Developing your employees ultimately requires a long-term investment of money and other resources. However, when you’re ready to begin building your employee development systems and processes, there are low-cost and free resources to get you started.
“There are many programs that can help you get the ball rolling,” LaMere says. “There are free webinars and a lot of literature you can consult. You might also look at low-cost memberships in HR professional organizations, which can help your HR staff start a dialogue with HR professionals in other companies who have experience developing their own career pathing programs.”
There is no secret formula to building an effective employee development program. It’s the product of a lot of conversations among employees, managers and HR, and some common-sense investments in the future of your company.

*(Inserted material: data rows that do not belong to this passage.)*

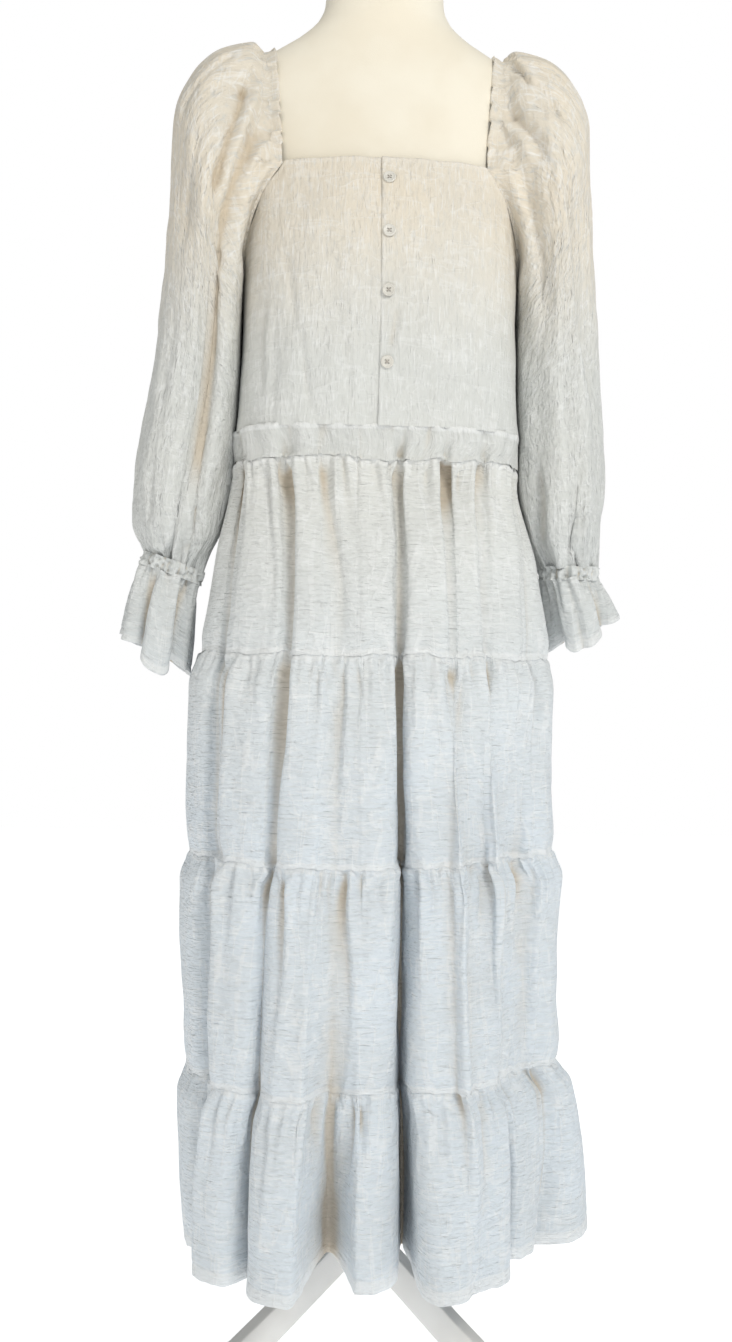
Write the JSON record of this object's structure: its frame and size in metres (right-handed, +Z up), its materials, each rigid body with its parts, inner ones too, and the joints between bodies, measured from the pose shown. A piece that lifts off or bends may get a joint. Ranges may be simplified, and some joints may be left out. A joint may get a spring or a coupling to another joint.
{
  "type": "tiered maxi dress on a dress form with a stand",
  "caption": "White crinkled maxi dress with a square neck, raglan sleeves with ruffled cuffs and a gathered tiered skirt, on a limbless dress form with a tripod stand.",
  "frame": {"origin": "on the floor, in the middle of the box round the whole object", "axes": "+Z up, the dress faces -Y, +X to the viewer's right of the front"},
  "size_m": [0.7182, 0.6407, 1.726],
  "materials": {
    "gauze": "crinkled matt gauze",
    "button_white": "satin",
    "form_cover": "matt knitted cover",
    "stand_paint": "satin paint"
  },
  "bodies": {
    "root": {"bodice_front_left": "gauze", "bodice_front_right": "gauze", "bodice_back": "gauze", "sleeve_left": "gauze", "sleeve_right": "gauze", "wrist_band_left": "gauze", "wrist_band_right": "gauze", "cuff_ruffle_left": "gauze", "cuff_ruffle_right": "gauze", "waistband": "gauze", "skirt_tier_1": "gauze", "skirt_tier_2": "gauze", "skirt_tier_3": "gauze", "skirt_tier_4": "gauze", "button_1": "button_white", "button_2": "button_white", "button_3": "button_white", "button_4": "button_white", "dress_form": "form_cover", "stand_pole": "stand_paint", "stand_hub": "stand_paint", "stand_leg_back": "stand_paint", "stand_leg_left": "stand_paint", "stand_leg_right": "stand_paint"}
  },
  "joints": []
}
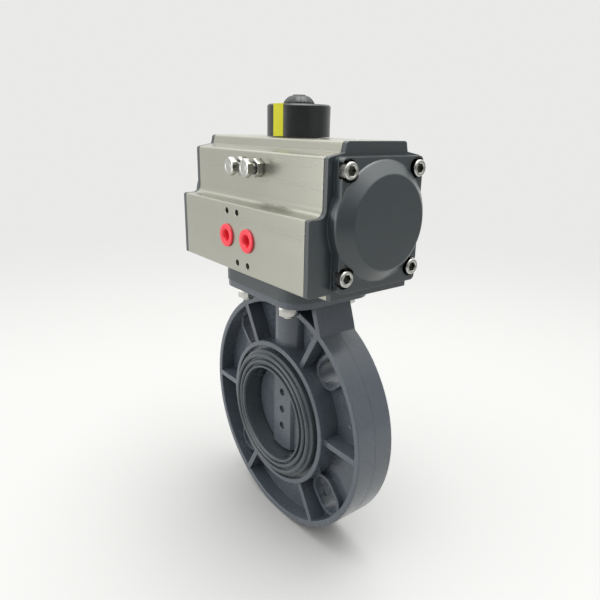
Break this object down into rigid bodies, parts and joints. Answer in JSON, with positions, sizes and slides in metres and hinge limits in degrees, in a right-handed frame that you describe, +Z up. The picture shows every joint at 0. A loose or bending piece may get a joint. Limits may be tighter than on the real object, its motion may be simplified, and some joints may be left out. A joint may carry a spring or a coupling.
{
  "type": "actuated butterfly valve",
  "caption": "Plastic wafer butterfly valve, closed, with a double-acting rack-and-pinion air actuator, end caps, travel stops and a turning position indicator.",
  "frame": {"origin": "centre of the pipe bore, in the middle of the valve's thickness", "axes": "+Z up the stem to the indicator, +Y along the pipe away from the air-port side, +X along the actuator"},
  "size_m": [0.174, 0.0852, 0.3081],
  "materials": {
    "valve_plastic": "satin moulded dark grey",
    "seat_rubber": "matte",
    "disc_plastic": "satin moulded grey",
    "steel": "machined",
    "bearing_plastic": "natural",
    "seal_rubber": "matte",
    "plate_plastic": "satin dark",
    "fastener_steel": "stainless",
    "anodised_body": "hard-anodised satin",
    "cap_paint": "satin powder coat",
    "red_plastic": "gloss",
    "piston_aluminium": "die-cast",
    "black_plastic": "satin",
    "yellow_plastic": "satin"
  },
  "bodies": {
    "housing": {"valve_body": "valve_plastic", "seat_liner": "seat_rubber", "stem_bush_upper": "bearing_plastic", "stem_bush_lower": "bearing_plastic", "stem_seals": "seal_rubber", "adapter_plate": "plate_plastic", "mount_studs": "fastener_steel", "mount_nuts": "fastener_steel", "mount_washers": "fastener_steel", "actuator_body": "anodised_body", "end_cap_right": "cap_paint", "end_cap_left": "cap_paint", "cap_gasket_right": "seal_rubber", "cap_gasket_left": "seal_rubber", "cap_screws_right": "fastener_steel", "cap_screws_left": "fastener_steel", "stop_bolt_right": "fastener_steel", "stop_bolt_left": "fastener_steel", "stop_nut_right": "fastener_steel", "stop_nut_left": "fastener_steel", "port_plug_right": "red_plastic", "port_plug_left": "red_plastic", "pinion_bush_upper": "bearing_plastic", "pinion_bush_lower": "bearing_plastic", "thrust_washer": "bearing_plastic"},
    "drive": {"disc": "disc_plastic", "disc_screws": "steel", "stem": "steel", "drive_sleeve": "steel", "pinion": "steel", "stop_cam": "steel", "pinion_seal_upper": "seal_rubber", "pinion_seal_lower": "seal_rubber", "retaining_clip": "steel", "indicator_cup": "black_plastic", "indicator_stripe": "yellow_plastic", "indicator_screw": "black_plastic"},
    "piston_pair_right": {"piston_right": "piston_aluminium", "piston_seal_right": "seal_rubber", "piston_guide_right": "bearing_plastic", "rack_pad_right": "bearing_plastic"},
    "piston_pair_left": {"piston_left": "piston_aluminium", "piston_seal_left": "seal_rubber", "piston_guide_left": "bearing_plastic", "rack_pad_left": "bearing_plastic"}
  },
  "joints": [
    {"name": "stem_turn", "type": "hinge", "parent": "housing", "child": "drive", "pos_m": [0, 0, 0], "axis": [0, 0, 1], "range_deg": [0, 90]},
    {"name": "piston_right_slide", "type": "slide", "parent": "housing", "child": "piston_pair_right", "axis": [1, 0, 0], "range_m": [0, 0.0189]},
    {"name": "piston_left_slide", "type": "slide", "parent": "housing", "child": "piston_pair_left", "axis": [-1, 0, 0], "range_m": [0, 0.0189]}
  ],
  "couplings": [
    {"joint": "piston_right_slide", "follows": "stem_turn", "m_per_rad": 0.012},
    {"joint": "piston_left_slide", "follows": "stem_turn", "m_per_rad": 0.012}
  ]
}
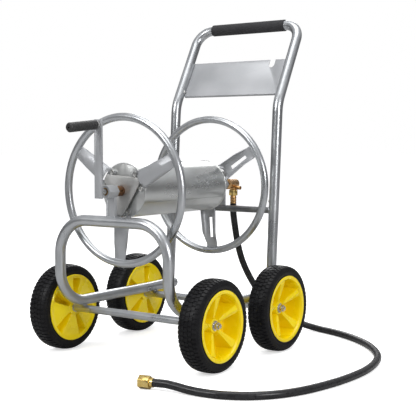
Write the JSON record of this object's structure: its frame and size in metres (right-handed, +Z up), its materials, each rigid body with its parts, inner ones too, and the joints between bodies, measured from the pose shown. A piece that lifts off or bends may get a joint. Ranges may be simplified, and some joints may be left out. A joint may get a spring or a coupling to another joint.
{
  "type": "garden hose reel cart",
  "caption": "Four-wheeled garden hose reel cart: bent-tube frame with push handle, crank-wound open-ring reel, water swivel and leader hose.",
  "frame": {"origin": "middle of the cart's footprint box at ground level, measured without the leader hose", "axes": "+X along the wheel axles to the right as seen from the crank end, +Y from the crank end to the push handle, +Z up"},
  "size_m": [0.933, 0.9277, 1.011],
  "materials": {
    "frame_steel": "silver-grey enamel on steel tube, satin",
    "plate_steel": "silver-grey enamel on sheet steel, satin",
    "crossbar_steel": "dark grey enamel, satin",
    "zinc": "bright zinc plate",
    "drum_steel": "galvanised sheet, rolled",
    "shaft_steel": "bright drawn bar",
    "bush_bronze": "oiled sintered bronze",
    "collar_bronze": "dull turned bronze",
    "swivel_brass": "cast brass, turned faces",
    "nut_brass": "bright machined brass",
    "foam": "closed-cell foam, matt",
    "grip_rubber": "moulded rubber, ribbed",
    "hose_rubber": "smooth black rubber hose",
    "seal_rubber": "soft black rubber",
    "tyre_rubber": "semi-pneumatic rubber, moulded blocks",
    "rim_plastic": "bright yellow moulded plastic"
  },
  "bodies": {
    "root": {"base_frame": "frame_steel", "front_axle_tube": "frame_steel", "rear_axle_tube": "frame_steel", "left_rear_post": "frame_steel", "right_rear_post": "frame_steel", "rear_crossbar": "crossbar_steel", "left_upright": "frame_steel", "right_upright": "frame_steel", "handle_bar": "frame_steel", "nozzle_plate": "plate_steel", "handle_grip": "foam", "joint_screws": "zinc", "front_bearing_post": "frame_steel", "rear_bearing_post": "frame_steel", "front_bush": "bush_bronze", "rear_bush": "bush_bronze", "axle_sleeves": "zinc", "front_axle": "zinc", "rear_axle": "zinc", "axle_washers": "zinc", "axle_nuts": "zinc", "swivel_elbow": "swivel_brass", "swivel_seal": "seal_rubber", "inlet_nut": "nut_brass", "inlet_ferrule": "swivel_brass", "inlet_hose": "hose_rubber", "hose_tail": "nut_brass", "coupling_washer": "seal_rubber"},
    "reel": {"drum_shell": "drum_steel", "front_drum_end": "drum_steel", "rear_drum_end": "drum_steel", "front_hub_plate": "frame_steel", "rear_hub_plate": "frame_steel", "front_ring": "frame_steel", "rear_ring": "frame_steel", "front_spoke_1": "frame_steel", "front_spoke_2": "frame_steel", "front_spoke_3": "frame_steel", "rear_spoke_1": "frame_steel", "rear_spoke_2": "frame_steel", "rear_spoke_3": "frame_steel", "spoke_bolts": "zinc", "reel_shaft": "shaft_steel", "shaft_collar": "collar_bronze", "water_pipe": "swivel_brass", "outlet_fitting": "nut_brass", "crank_arm": "frame_steel", "crank_pin": "zinc", "crank_pin_nut": "zinc"},
    "crank_grip": {"crank_grip": "grip_rubber"},
    "coupling_nut": {"coupling_nut": "nut_brass"},
    "front_right_wheel": {"rim_front_right": "rim_plastic", "tyre_front_right": "tyre_rubber"},
    "rear_right_wheel": {"rim_rear_right": "rim_plastic", "tyre_rear_right": "tyre_rubber"},
    "front_left_wheel": {"rim_front_left": "rim_plastic", "tyre_front_left": "tyre_rubber"},
    "rear_left_wheel": {"rim_rear_left": "rim_plastic", "tyre_rear_left": "tyre_rubber"}
  },
  "joints": [
    {"name": "reel_spin", "type": "hinge", "parent": "root", "child": "reel", "pos_m": [0, -0.01477, 0.4845], "axis": [0, 1, 0], "continuous": true},
    {"name": "crank_grip_spin", "type": "hinge", "parent": "reel", "child": "crank_grip", "pos_m": [0, -0.32727, 0.6665], "axis": [0, -0.9962, -0.0872], "continuous": true},
    {"name": "coupling_nut_spin", "type": "hinge", "parent": "root", "child": "coupling_nut", "pos_m": [0.254, -0.41227, 0.0182], "axis": [-0.9701, -0.2425, 0], "continuous": true},
    {"name": "front_right_wheel_spin", "type": "hinge", "parent": "root", "child": "front_right_wheel", "pos_m": [0.27, -0.17227, 0.127], "axis": [1, 0, 0], "continuous": true},
    {"name": "rear_right_wheel_spin", "type": "hinge", "parent": "root", "child": "rear_right_wheel", "pos_m": [0.27, 0.16573, 0.127], "axis": [1, 0, 0], "continuous": true},
    {"name": "front_left_wheel_spin", "type": "hinge", "parent": "root", "child": "front_left_wheel", "pos_m": [-0.27, -0.17227, 0.127], "axis": [1, 0, 0], "continuous": true},
    {"name": "rear_left_wheel_spin", "type": "hinge", "parent": "root", "child": "rear_left_wheel", "pos_m": [-0.27, 0.16573, 0.127], "axis": [1, 0, 0], "continuous": true}
  ]
}
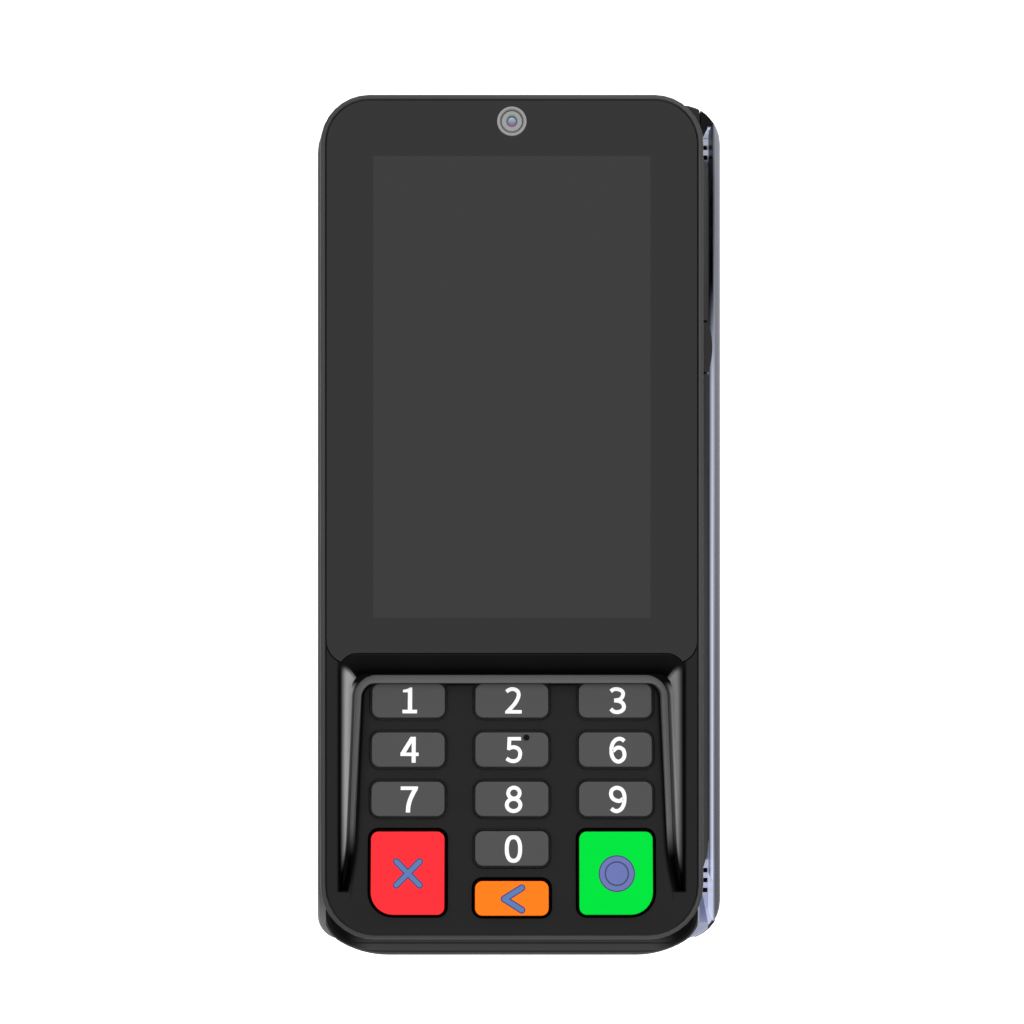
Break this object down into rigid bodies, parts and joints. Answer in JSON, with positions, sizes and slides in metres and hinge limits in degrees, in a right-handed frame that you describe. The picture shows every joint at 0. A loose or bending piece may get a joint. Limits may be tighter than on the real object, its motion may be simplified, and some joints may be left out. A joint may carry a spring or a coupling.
{
  "type": "card payment terminal",
  "caption": "Hand-held card payment terminal with a tall glass display and camera, a sunken colour-coded keypad, a chip-card mouth in the nose and a magnetic swipe slot down one side.",
  "frame": {"origin": "middle of the whole box at the level of the feet, with the terminal lying on its back", "axes": "+Z out of the screen, +Y along the terminal towards the camera end, +X towards the side with the swipe slot"},
  "size_m": [0.0772, 0.1618, 0.0229],
  "materials": {
    "housing_silver": "satin",
    "frame_dark": "matte",
    "panel_black": "satin",
    "cover_glass": "glossy",
    "display_back": "matte",
    "steel": "brushed",
    "copper": "bare",
    "camera_silver": "satin",
    "lens_glass": "glossy",
    "black_plastic": "matte",
    "grey_rubber": "matte",
    "green_board": "satin",
    "contact_gold": "polished",
    "liner_pale": "satin",
    "head_grey": "satin",
    "battery_grey": "matte",
    "black_rubber": "matte",
    "key_grey": "satin",
    "key_red": "satin",
    "key_green": "satin",
    "key_orange": "satin"
  },
  "bodies": {
    "terminal": {"rear_housing": "housing_silver", "front_frame": "frame_dark", "nose_bezel": "frame_dark", "keypad_panel": "panel_black", "display_glass": "cover_glass", "display_module": "display_back", "mid_frame": "steel", "antenna_loop": "copper", "camera_ring": "camera_silver", "camera_cone": "camera_silver", "camera_lens": "lens_glass", "camera_module": "black_plastic", "keypad_membrane": "grey_rubber", "keypad_board": "green_board", "snap_domes": "steel", "main_board": "green_board", "shield_cans": "steel", "coin_cell": "steel", "speaker": "black_plastic", "vibration_motor": "steel", "usb_port": "steel", "power_switch": "steel", "card_reader": "black_plastic", "card_guides": "steel", "reader_cover": "black_plastic", "card_contacts": "contact_gold", "swipe_rail": "housing_silver", "swipe_guide": "frame_dark", "swipe_liner": "liner_pale", "swipe_pad": "black_plastic", "head_spring": "steel", "battery_tub": "black_plastic", "battery": "battery_grey", "housing_screws": "steel", "rubber_feet": "black_rubber"},
    "key_1_body": {"key_1": "key_grey"},
    "key_2_body": {"key_2": "key_grey"},
    "key_3_body": {"key_3": "key_grey"},
    "key_4_body": {"key_4": "key_grey"},
    "key_5_body": {"key_5": "key_grey"},
    "key_6_body": {"key_6": "key_grey"},
    "key_7_body": {"key_7": "key_grey"},
    "key_8_body": {"key_8": "key_grey"},
    "key_9_body": {"key_9": "key_grey"},
    "key_0_body": {"key_0": "key_grey"},
    "key_back_body": {"key_back": "key_orange"},
    "key_cancel_body": {"key_cancel": "key_red"},
    "key_ok_body": {"key_ok": "key_green"},
    "mag_head_body": {"mag_head": "head_grey"},
    "power_button_body": {"power_button": "frame_dark"},
    "battery_door_body": {"battery_door": "housing_silver"}
  },
  "joints": [
    {"name": "key_1_press", "type": "slide", "parent": "terminal", "child": "key_1_body", "axis": [0, -0.0993, -0.9951], "range_m": [0, 0.0007], "stiffness_N_per_m": 1200, "springref_m": -0.0002},
    {"name": "key_2_press", "type": "slide", "parent": "terminal", "child": "key_2_body", "axis": [0, -0.0993, -0.9951], "range_m": [0, 0.0007], "stiffness_N_per_m": 1200, "springref_m": -0.0002},
    {"name": "key_3_press", "type": "slide", "parent": "terminal", "child": "key_3_body", "axis": [0, -0.0993, -0.9951], "range_m": [0, 0.0007], "stiffness_N_per_m": 1200, "springref_m": -0.0002},
    {"name": "key_4_press", "type": "slide", "parent": "terminal", "child": "key_4_body", "axis": [0, -0.0993, -0.9951], "range_m": [0, 0.0007], "stiffness_N_per_m": 1200, "springref_m": -0.0002},
    {"name": "key_5_press", "type": "slide", "parent": "terminal", "child": "key_5_body", "axis": [0, -0.0993, -0.9951], "range_m": [0, 0.0007], "stiffness_N_per_m": 1200, "springref_m": -0.0002},
    {"name": "key_6_press", "type": "slide", "parent": "terminal", "child": "key_6_body", "axis": [0, -0.0993, -0.9951], "range_m": [0, 0.0007], "stiffness_N_per_m": 1200, "springref_m": -0.0002},
    {"name": "key_7_press", "type": "slide", "parent": "terminal", "child": "key_7_body", "axis": [0, -0.0993, -0.9951], "range_m": [0, 0.0007], "stiffness_N_per_m": 1200, "springref_m": -0.0002},
    {"name": "key_8_press", "type": "slide", "parent": "terminal", "child": "key_8_body", "axis": [0, -0.0993, -0.9951], "range_m": [0, 0.0007], "stiffness_N_per_m": 1200, "springref_m": -0.0002},
    {"name": "key_9_press", "type": "slide", "parent": "terminal", "child": "key_9_body", "axis": [0, -0.0993, -0.9951], "range_m": [0, 0.0007], "stiffness_N_per_m": 1200, "springref_m": -0.0002},
    {"name": "key_0_press", "type": "slide", "parent": "terminal", "child": "key_0_body", "axis": [0, -0.0993, -0.9951], "range_m": [0, 0.0007], "stiffness_N_per_m": 1200, "springref_m": -0.0002},
    {"name": "key_back_press", "type": "slide", "parent": "terminal", "child": "key_back_body", "axis": [0, -0.0993, -0.9951], "range_m": [0, 0.0007], "stiffness_N_per_m": 1200, "springref_m": -0.0002},
    {"name": "key_cancel_press", "type": "slide", "parent": "terminal", "child": "key_cancel_body", "axis": [0, -0.0993, -0.9951], "range_m": [0, 0.0007], "stiffness_N_per_m": 1500, "springref_m": -0.0002},
    {"name": "key_ok_press", "type": "slide", "parent": "terminal", "child": "key_ok_body", "axis": [0, -0.0993, -0.9951], "range_m": [0, 0.0007], "stiffness_N_per_m": 1500, "springref_m": -0.0002},
    {"name": "mag_head_press", "type": "slide", "parent": "terminal", "child": "mag_head_body", "axis": [-1, 0, 0], "range_m": [0, 0.0005], "stiffness_N_per_m": 1500, "springref_m": -0.0002},
    {"name": "power_press", "type": "slide", "parent": "terminal", "child": "power_button_body", "axis": [1, 0, 0], "range_m": [0, 0.0004], "stiffness_N_per_m": 1500, "springref_m": -0.0002},
    {"name": "door_hinge", "type": "hinge", "parent": "terminal", "child": "battery_door_body", "pos_m": [-0.00135, 0.0436, 0.0008], "axis": [1, 0, 0], "range_deg": [0, 30]}
  ]
}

You won’t become a destination for career-minded employees overnight, but over time, you can build the type of culture and reputation that attract people to your company and make them want to grow their careers there.
“Every person in your company has potential in some area,” LaMere says. “Your company is going to be at its best when it can unlock all of that potential, and when you know that you can do the same for anyone new who walks through the door. When you have a plan for developing all of your employees to their fullest, that’s when your company as a whole will reach its full potential.”